Un plateau vocal équilibre
Trois saisons sont passées dans 14 salles d’opéra, et la plupart des chanteurs et les danseurs sont toujours là, assurant la continuité et artistique.
La soprano colorature Sheva Tehoval campe Fantasia avec une remarquable maîtrise vocale ; sa facilité dans les aigüs va de pair avec la voix de poitrine volontairement âpre, pour marquer son autorité. Cela est hilarant une fois, deux fois… mais la troisième fois on se lasse… À ses côtés, Héloïse Mas, dans le rôle de Caprice, se montre agile mais son timbre, bien que splendide, dense et épais, ne correspond pas tout à fait au caractère de ce personnage. Les deux rois V’lan et Miscroscope sont tenus par deux chanteurs rompus dans le répertoire français, Mathieu Lécroart et Eric Vignau, clairs dans le chant, drôle dans le théâtre. Les chanteurs dans les rôles secondaires sont aussi investis, ils explorent leurs personnages en s’amusant : Thibaut Desplantes (Cosmos), Christophe Poncet de Solages (Cactus), Marie Lenormand (Popotte), Jennifer Michel (Flamma), et notamment Enguerrand de Hys, en Quipasseparla mais également la Caissière et le Réalisateur, grâce à son talent multiple. Le peuple par le Chœur de l’Opéra Grand Avignon est loin de la foule telle que l’on voit sur des documents du passé. Son effective restreint et sa hétérogénéité ne permettaient pas une masse sonore compacte à laquelle on pouvait s’attendre. Cependant, pour cette production « légère », l’équilibre est bon pour l’ensemble du plateau vocal.

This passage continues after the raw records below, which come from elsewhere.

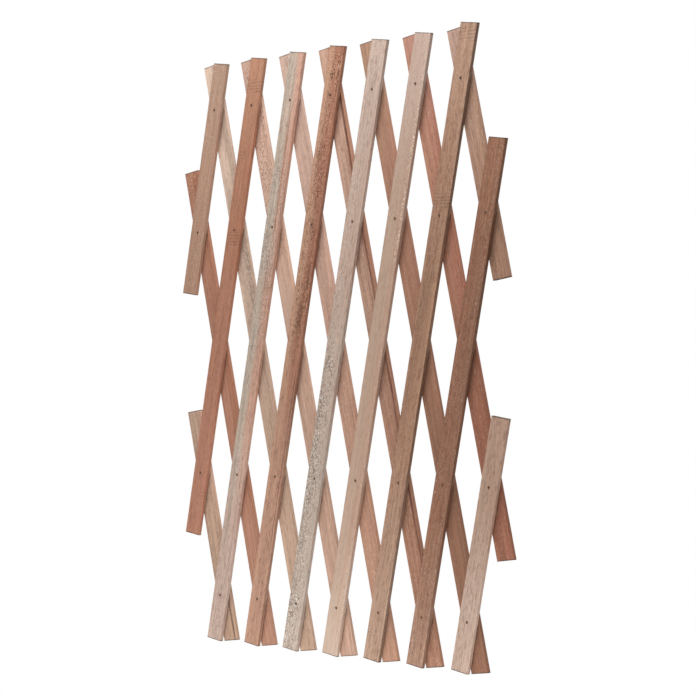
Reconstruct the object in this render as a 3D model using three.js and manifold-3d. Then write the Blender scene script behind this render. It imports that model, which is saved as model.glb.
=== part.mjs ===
// Expanding trellis: two layers of sawn hardwood laths, crossed and riveted into a lattice that opens
// and closes like a pair of scissors. Millimetres, +Z up. The wall is behind it, towards +Y, and the
// origin is on the wall, at the flat tail of the middle rivet of the top row, from which it hangs.

import * as THREE from 'three';
import { mergeVertices } from 'three/addons/utils/BufferGeometryUtils.js';
import Module from 'manifold-3d';

// The lattice. A crossing lies on a row, counted from the top, and a whole number of steps to the
// right of the middle line. Crossings of neighbouring rows are one step apart.
const ROWS = 5;
const STEPS_TO_SIDE = 7;
const REST_HALF_ANGLE = THREE.MathUtils.degToRad(12.75); // each lath's lean from upright, as displayed
const MIDDLE_ROW = (ROWS + 1) / 2; // the laths only cross there, with no rivet

// A lath
const LATH_LENGTH = 800; // of a lath that crosses every row, down its middle
const LATH_WIDTH = 27;
const LATH_THICKNESS = 5;
const ARRIS = 0.4; // the sawn edges are rubbed down this much
const END_OVERHANG = 63; // past the top or the bottom row
const SIDE_OVERHANG = 86.5; // past the last crossing of a lath that stops at a side
const LAYER_GAP = 1.5; // rough laths don't lie tight on each other
const FOLDED_GAP = 0.3; // between neighbouring laths of a layer with the trellis folded
const CUT_UNEVENLY = { // the laths that aren't cut to the exact length, and by how much
  front_lath_7: { top: 4 },
  front_lath_8: { top: 4 },
  back_lath_8: { bottom: 3 },
  back_lath_9: { bottom: -4 },
};
const HOLE_SIDES = 12;
const DRILL_OVERRUN = 1; // the drill passes both faces by this much

// A rivet: a shank with a low domed head in front and a hammered tail behind
const SHANK_RADIUS = 1.2;
const HOLE_CLEARANCE = 0.3; // between the shank and the hole's wall
const HEAD_COVER = 0.3; // from the hole's edge to the head's rim
const HEAD_HEIGHT = 0.9;
const TAIL_COVER = 0.5; // from the hole's edge to the tail's rim
const TAIL_HEIGHT = 0.8;
const SEAT_GAP = 0.15; // between the head, or the tail, and the lath that it holds
const RIVET_SIDES = 12;

// Worked out from the sizes above
const PIVOT_PITCH = (LATH_LENGTH - 2 * END_OVERHANG) / (ROWS - 1); // along a lath, row to row
const HOLE_RADIUS = SHANK_RADIUS + HOLE_CLEARANCE;
const HEAD_RADIUS = HOLE_RADIUS + HEAD_COVER;
const TAIL_RADIUS = HOLE_RADIUS + TAIL_COVER;
const BACK_LAYER_Y = -(TAIL_HEIGHT + SEAT_GAP); // the wall side of the back laths
const FRONT_LAYER_Y = BACK_LAYER_Y - LATH_THICKNESS - LAYER_GAP; // the wall side of the front laths
const HEAD_SEAT_Y = FRONT_LAYER_Y - LATH_THICKNESS - SEAT_GAP;
const STEP = PIVOT_PITCH * Math.sin(REST_HALF_ANGLE); // one step across
const ROW_DROP = PIVOT_PITCH * Math.cos(REST_HALF_ANGLE); // one row down

// Folded, the laths of a layer lie edge to edge, and their ends were trimmed level like that, so each
// end is off square by the half angle of the folded lattice.
const FOLDED_HALF_ANGLE = Math.asin((LATH_WIDTH + FOLDED_GAP) / PIVOT_PITCH) / 2;
const TRIM = (LATH_WIDTH / 2) * Math.tan(FOLDED_HALF_ANGLE);

// Wood as it comes from the saw, no two laths from the same board, and dull steel
function sawnWood(color) {
  return new THREE.MeshStandardMaterial({ color, roughness: 0.85, metalness: 0 });
}
const paleWood = sawnWood('#c2a898');
const greyWood = sawnWood('#af9080');
const tanWood = sawnWood('#a98670');
const salmonWood = sawnWood('#bf8a6c');
const redWood = sawnWood('#aa745c');
const darkWood = sawnWood('#96705b');
const steel = new THREE.MeshStandardMaterial({ color: '#5b5350', roughness: 0.55, metalness: 0.8 });

const frontWoods = [greyWood, redWood, paleWood, redWood, paleWood, paleWood, tanWood, darkWood, paleWood];
const backWoods = [tanWood, redWood, paleWood, tanWood, salmonWood, salmonWood, tanWood, salmonWood, tanWood];

// A front lath leans right at its top, so it moves a step left at each row down. A back lath leans
// left and moves a step right. Laths are numbered from the left in each layer.
function listCrossings() {
  const crossings = [];
  for (let row = 1; row <= ROWS; row += 1) {
    let number = 0;
    for (let step = -STEPS_TO_SIDE; step <= STEPS_TO_SIDE; step += 1) {
      if ((row + step) % 2 === 0) continue;
      number += 1;
      crossings.push({
        row,
        number,
        x: step * STEP,
        z: (1 - row) * ROW_DROP,
        front: (row + step + STEPS_TO_SIDE) / 2,
        back: (step - row + STEPS_TO_SIDE + ROWS + 1) / 2,
      });
    }
  }
  return crossings;
}

const wasm = await Module();
wasm.setup();

function toSolid(geometry) {
  const bare = geometry.clone();
  bare.deleteAttribute('normal');
  bare.deleteAttribute('uv');
  const merged = mergeVertices(bare);
  return new wasm.Manifold(new wasm.Mesh({
    numProp: 3,
    vertProperties: merged.attributes.position.array,
    triVerts: Uint32Array.from(merged.index.array),
  }));
}

function toGeometry(solid) {
  const mesh = solid.getMesh();
  const geometry = new THREE.BufferGeometry();
  geometry.setAttribute('position', new THREE.BufferAttribute(mesh.vertProperties, 3));
  geometry.setIndex(new THREE.BufferAttribute(mesh.triVerts, 1));
  geometry.computeVertexNormals();
  return geometry;
}

// A lath lies in its own frame with its wall side at y = 0 and its top crossing at z = 0. Its outline
// has the trimmed ends, and the bevel of the extrusion rubs down its edges.
function lathBlank(top, bottom, trim) {
  const half = LATH_WIDTH / 2;
  const outline = new THREE.Shape([
    new THREE.Vector2(-half, bottom - trim),
    new THREE.Vector2(half, bottom + trim),
    new THREE.Vector2(half, top + trim),
    new THREE.Vector2(-half, top - trim),
  ]);
  const blank = new THREE.ExtrudeGeometry(outline, {
    depth: LATH_THICKNESS - 2 * ARRIS,
    bevelEnabled: true,
    bevelThickness: ARRIS,
    bevelSize: ARRIS,
    bevelOffset: -ARRIS,
    bevelSegments: 1,
  });
  blank.translate(0, 0, ARRIS);
  blank.rotateX(Math.PI / 2);
  return blank;
}

function overhang(row, outerRow) {
  return row === outerRow ? END_OVERHANG : SIDE_OVERHANG;
}

function lathGeometry(name, rows, trim) {
  const firstRow = rows[0];
  const lastRow = rows[rows.length - 1];
  const longer = { top: 0, bottom: 0, ...CUT_UNEVENLY[name] };
  const top = overhang(firstRow, 1) + longer.top;
  const bottom = (firstRow - lastRow) * PIVOT_PITCH - overhang(lastRow, ROWS) - longer.bottom;
  let solid = toSolid(lathBlank(top, bottom, trim));
  const drillLength = LATH_THICKNESS + 2 * DRILL_OVERRUN;
  for (const row of rows) {
    if (row === MIDDLE_ROW) continue;
    const drill = new THREE.CylinderGeometry(HOLE_RADIUS, HOLE_RADIUS, drillLength, HOLE_SIDES);
    drill.translate(0, -LATH_THICKNESS / 2, (firstRow - row) * PIVOT_PITCH);
    solid = solid.subtract(toSolid(drill));
  }
  return toGeometry(solid);
}

// One layer of laths. lean is +1 for the front layer and -1 for the back one.
function layOutLayer(side, crossings, lean, woods) {
  const layer = new THREE.Group();
  const last = Math.max(...crossings.map((crossing) => crossing[side]));
  for (let number = 1; number <= last; number += 1) {
    const along = crossings.filter((crossing) => crossing[side] === number);
    const rows = along.map((crossing) => crossing.row);
    const name = `${side}_lath_${number}`;
    const wood = woods[(number - 1) % woods.length];
    const lath = new THREE.Mesh(lathGeometry(name, rows, lean * TRIM), wood);
    lath.name = name;
    lath.position.set(along[0].x, 0, along[0].z);
    lath.rotation.y = lean * REST_HALF_ANGLE;
    layer.add(lath);
  }
  return layer;
}

// The rivet's half section, from the middle of its flat tail round to the top of its domed head, as
// radius and distance from the wall
function rivetGeometry() {
  const tailFlatShare = 0.7;
  const tailEdgeShare = 0.5;
  const headRimShare = 0.3;
  const domeRadiusShare = 0.65;
  const domeHeightShare = 0.8;
  const section = [
    new THREE.Vector2(0, 0),
    new THREE.Vector2(TAIL_RADIUS * tailFlatShare, 0),
    new THREE.Vector2(TAIL_RADIUS, -TAIL_HEIGHT * tailEdgeShare),
    new THREE.Vector2(TAIL_RADIUS, -TAIL_HEIGHT),
    new THREE.Vector2(SHANK_RADIUS, -TAIL_HEIGHT),
    new THREE.Vector2(SHANK_RADIUS, HEAD_SEAT_Y),
    new THREE.Vector2(HEAD_RADIUS, HEAD_SEAT_Y),
    new THREE.Vector2(HEAD_RADIUS, HEAD_SEAT_Y - HEAD_HEIGHT * headRimShare),
    new THREE.Vector2(HEAD_RADIUS * domeRadiusShare, HEAD_SEAT_Y - HEAD_HEIGHT * domeHeightShare),
    new THREE.Vector2(0, HEAD_SEAT_Y - HEAD_HEIGHT),
  ];
  return toGeometry(toSolid(new THREE.LatheGeometry(section.reverse(), RIVET_SIDES)));
}

const crossings = listCrossings();

const frontLayer = layOutLayer('front', crossings, 1, frontWoods);
frontLayer.position.y = FRONT_LAYER_Y;

const backLayer = layOutLayer('back', crossings, -1, backWoods);
backLayer.position.y = BACK_LAYER_Y;

const rivets = new THREE.Group();
const oneRivet = rivetGeometry();
for (const { row, number, x, z } of crossings) {
  if (row === MIDDLE_ROW) continue;
  const rivet = new THREE.Mesh(oneRivet, steel);
  rivet.name = `rivet_row${row}_${number}`;
  rivet.position.set(x, 0, z);
  rivet.rotation.y = REST_HALF_ANGLE;
  rivets.add(rivet);
}

const trellis = new THREE.Group();
trellis.add(backLayer, frontLayer, rivets);

export default trellis;
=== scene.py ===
import math
from functools import partial

import bpy
from mathutils import Euler, Matrix, Vector


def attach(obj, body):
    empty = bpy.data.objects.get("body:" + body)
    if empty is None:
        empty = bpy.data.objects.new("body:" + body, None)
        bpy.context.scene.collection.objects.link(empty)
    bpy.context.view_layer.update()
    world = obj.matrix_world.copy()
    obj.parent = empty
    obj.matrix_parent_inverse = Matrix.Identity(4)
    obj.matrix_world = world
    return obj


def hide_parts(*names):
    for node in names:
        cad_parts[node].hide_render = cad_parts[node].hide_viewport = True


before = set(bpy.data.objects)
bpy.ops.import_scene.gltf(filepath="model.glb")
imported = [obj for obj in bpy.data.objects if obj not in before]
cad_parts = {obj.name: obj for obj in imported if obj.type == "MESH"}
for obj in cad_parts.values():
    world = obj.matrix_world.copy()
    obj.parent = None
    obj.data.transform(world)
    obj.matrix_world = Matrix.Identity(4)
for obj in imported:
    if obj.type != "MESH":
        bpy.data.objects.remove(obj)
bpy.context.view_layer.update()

# The camera
# The photograph was taken with a long lens from the right of the trellis, level with its middle.
# Its place, turn and lens come from fitting the edges of the laths. Lengths are in metres.
PHOTO_SIDE_PX = 696
FOCAL_LENGTH_PX = 2104.34
SENSOR_MM = 36
CAMERA_PLACE = Vector((1.9111, -1.9115, -0.3229))
CAMERA_YAW = math.radians(44.777)
CAMERA_TILT = math.radians(90 - 0.039)
CAMERA_ROLL = math.radians(-0.680)

camera_data = bpy.data.cameras.new("camera")
camera_data.sensor_width = SENSOR_MM
camera_data.lens = FOCAL_LENGTH_PX / PHOTO_SIDE_PX * SENSOR_MM
camera = bpy.data.objects.new("camera", camera_data)
camera.matrix_world = (
    Matrix.Translation(CAMERA_PLACE)
    @ Matrix.Rotation(CAMERA_YAW, 4, "Z")
    @ Matrix.Rotation(CAMERA_TILT, 4, "X")
    @ Matrix.Rotation(CAMERA_ROLL, 4, "Z")
)
bpy.context.scene.collection.objects.link(camera)
bpy.context.scene.camera = camera
bpy.context.scene.view_settings.view_transform = "Standard"


# The background
# White all round for the camera and in reflections, and a weak even light from it on the wood.
BACKGROUND_WHITE = "#ffffff"
BACKGROUND_LEVEL = 1
AMBIENT_COLOUR = "#fbfaf8"
AMBIENT_LEVEL = 0.08


def linear(hex_colour):
    """The linear colour that a socket takes, from an sRGB hex colour."""
    channels = [int(hex_colour[i : i + 2], 16) / 255 for i in (1, 3, 5)]
    return [c / 12.92 if c <= 0.04045 else ((c + 0.055) / 1.055) ** 2.4 for c in channels] + [1]


def add_node(tree, kind, *values, named=None, **settings):
    """Adds a node with its settings and links. Values go to its inputs in their order, and those in
    named go to the inputs with these identifiers. A node given as a value stands for its output."""
    node = tree.nodes.new(kind)
    for name, value in settings.items():
        setattr(node, name, value)
    sockets = list(zip(node.inputs, values))
    for identifier, value in (named or {}).items():
        sockets.append((next(s for s in node.inputs if s.identifier == identifier), value))
    for socket, value in sockets:
        if isinstance(value, bpy.types.Node):
            value = next(s for s in value.outputs if s.enabled)
        if isinstance(value, bpy.types.NodeSocket):
            tree.links.new(value, socket)
        else:
            socket.default_value = value
    return node


world = bpy.data.worlds.new("white_room")
bpy.context.scene.world = world
world.use_nodes = True
world.node_tree.nodes.clear()
room = partial(add_node, world.node_tree)
ray = room("ShaderNodeLightPath").outputs
seen = room("ShaderNodeMath", ray["Is Camera Ray"], ray["Is Glossy Ray"], operation="MAXIMUM")
seen = room("ShaderNodeMath", seen, ray["Is Transmission Ray"], operation="MAXIMUM")
as_light = room("ShaderNodeBackground", linear(AMBIENT_COLOUR), AMBIENT_LEVEL)
as_picture = room("ShaderNodeBackground", linear(BACKGROUND_WHITE), BACKGROUND_LEVEL)
room("ShaderNodeOutputWorld", room("ShaderNodeMixShader", seen, as_light, as_picture))


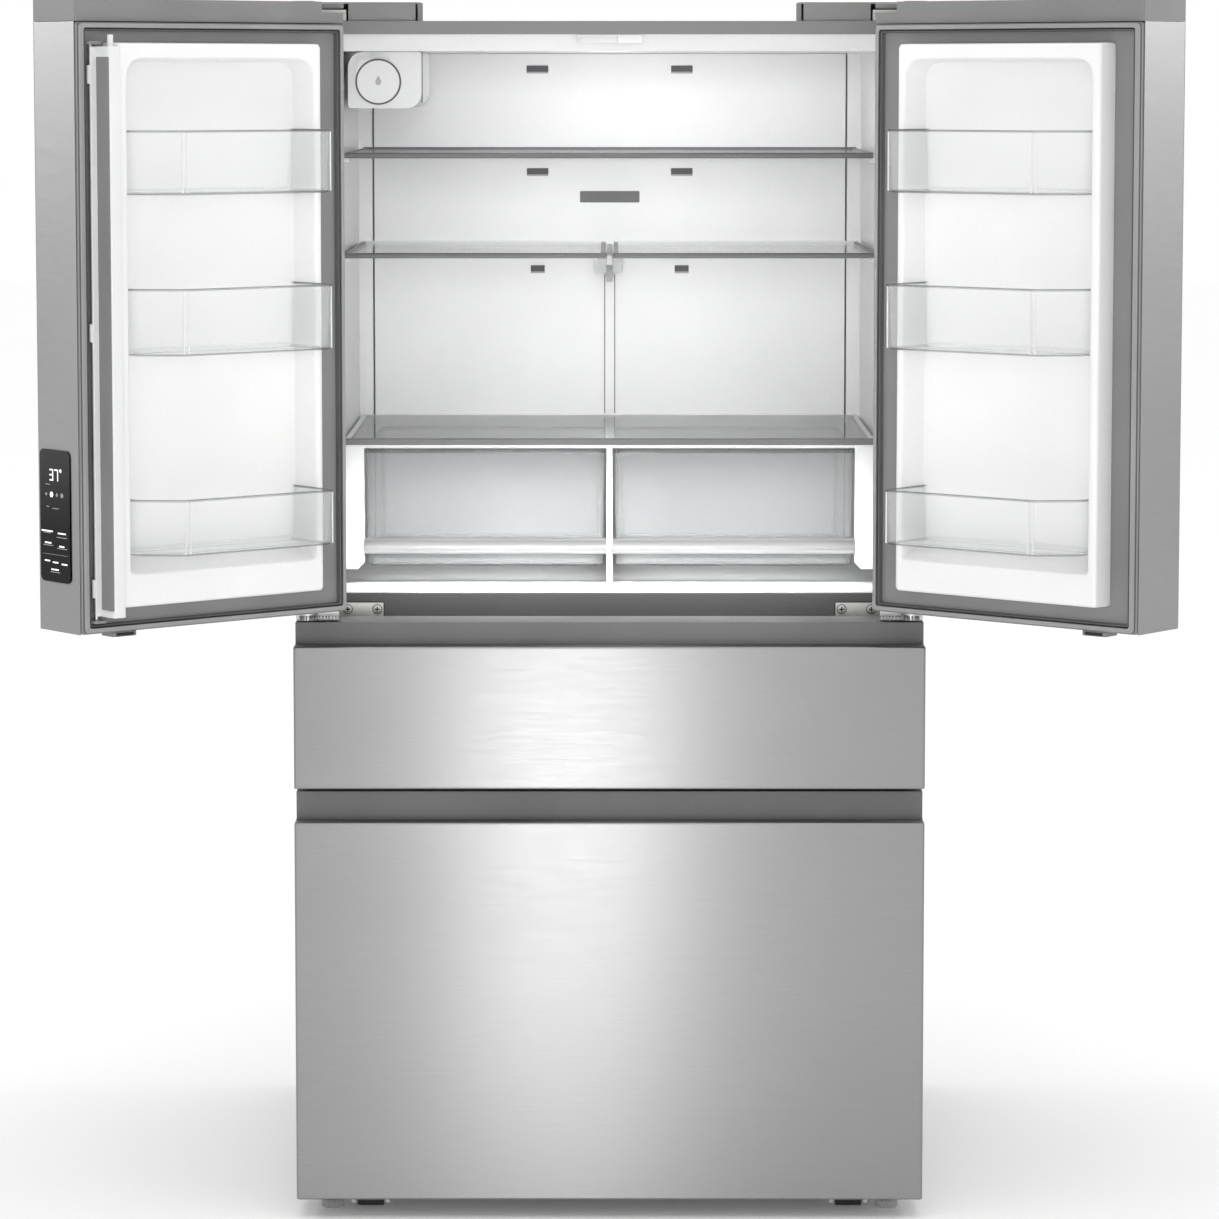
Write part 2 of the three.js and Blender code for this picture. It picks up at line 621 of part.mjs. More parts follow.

En revanche, dans la fosse, l’orchestre rattaché à chaque lieu de représentation prend le relais, avec un temps de répétition parfois court. C’est ce qui laissait transparaître l’Orchestre national Avignon-Provence ce soir-là, dirigé par Yves Senn. Malgré les percussions et les timbales discrètes mais habiles, des décalages assez fréquents entre le plateau et la fosse, ainsi qu’un équilibre souvent bancal entre les bois — stridents — et les cordes, frappent nos oreilles. L’orchestre part à Neuchâtel avec toute la production, espérons que la dernière étape de la tournée sera plus harmonieuse.
Un aboutissement
Cette production a connu un début difficile : toutes les premières représentations en décembre 2020 à l’Opéra Orchestre national Montpellier Occitanie ont été annulées à cause de la pandémie et remplacées par une captation sans public. Un enregistrement (Palazzetto Bru Zane) né de cette production a reçu l’International Opera Awards 2022. Aujourd’hui, l’œuvre arrive à son aboutissement et est sur le point de tourner la page, après tant de pages remplis de belles notes et de beaux éloges.